LADAR LEVISON: I think it’s important to note that, you know, it’s possible to receive one of these orders and have it signed off on by a court. You know, we have the FISA court, which is effectively a secret court, sometimes called a kangaroo court because there’s no opposition, and they can effectively issue what we used to consider to be an NSL. And it has the same restrictions that your last speaker, your last guest, just talked about.
Hall also has an interesting piece on Lavabit and CALEA II that addresses issues I’ve been thinking about, in which he includes this discussion.

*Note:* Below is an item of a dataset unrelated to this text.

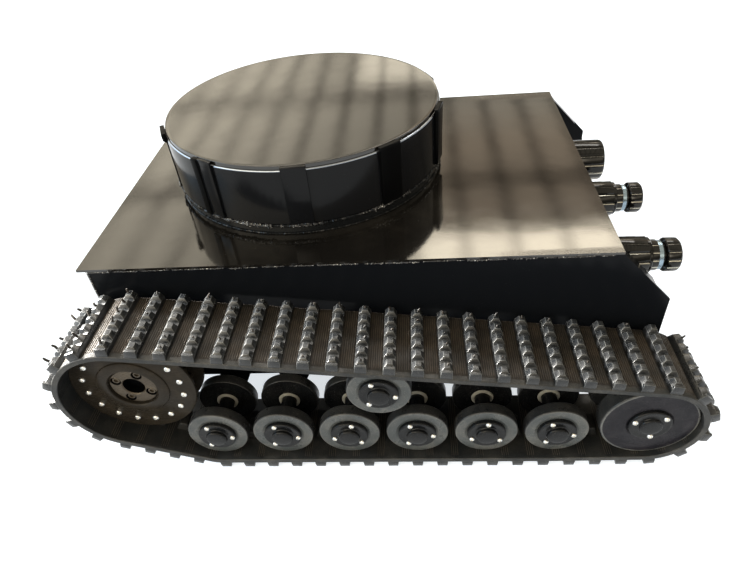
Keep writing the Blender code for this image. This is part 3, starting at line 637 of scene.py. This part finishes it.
# D of the vents that stand on them, how near to the ground and how far along X a tip may come, and the X
# in front of which and the height above which most of them are left
VENTS = (230.0, 245.3, 261.3, 277.2, 292.9, 309.0)
VENT_LOW, VENT_REACH, FRONT_X, FRONT_Z = 1.0, 371.0, -255, 60


def lug_half(height):
    """Half width of a lug along the belt, at a height: a steep bar, then a narrowing top."""
    if height <= LUG_BAR:
        return 7.25 - 0.65 * height / LUG_BAR
    return 6.6 - 3.7 * (height - LUG_BAR) / (LUG_H - LUG_BAR)


def section(half, start, end, height, end_half=None):
    """Four corners of a lug at a height, from D start, half wide, to D end."""
    other = half if end_half is None else end_half
    return [(-half, start, height), (half, start, height), (other, end, height), (-other, end, height)]


def lug_block(d0, d1, back=1.3, near=2.3):
    """One tapered block on a lug's bar, its top from D d0 to d1."""
    a, b = lug_half(LUG_BAR), lug_half(LUG_H)
    foot = (d0 - back, d1 + near)
    points = section(a, *foot, LUG_BAR - 1.6) + section(a, *foot, LUG_BAR) + section(b, d0, d1, LUG_H)
    faces = [[0, 1, 2, 3], [11, 10, 9, 8]]
    for k in (0, 4):
        faces += [[k + i, k + 4 + i, k + 4 + (i + 1) % 4, k + (i + 1) % 4] for i in range(4)]
    return points, faces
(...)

What did the government demand and under what authority prompted Lavabit’s shutdown? We don’t know, and that’s part of the problem. The Wiretap Act, which authorizes the government to intercept communications content prospectively in criminal investigations, indicates that a provider of wire or electronic communication service (such as Lavabit) can be compelled to furnish law enforcement with “all information, facilities and technical assistance necessary to accomplish the interception unobtrusively… .” 18 USC 2518(4). The Foreign Intelligence Surveillance Act (FISA), which regulates surveillance in intelligence investigations, likewise requires any person specified in a surveillance order to provide the same assistance (50 USC 1805(2)(B)) and so does the FISA Amendments Act with respect to directives for surveillance targeting people and entities reasonably believed to be abroad (50 USC 1881a(h)(1)). The “assistance” the government demands may include the disclosure of the password information necessary to decrypt the communications it seeks, if the service provider has that information, but modern encryption services can be designed so that the service provider does not hold the keys or passwords. Was the “assistance” that the government demanded of Lavabit a change in the very architecture of its secure email service? Was the “assistance” the installation of the government’s own malware to accomplish the same thing? Lavabit has not answered these questions outright, but it did make it clear that its concern extended to the privacy of the communications of all of its users, not just those of one user under one court order.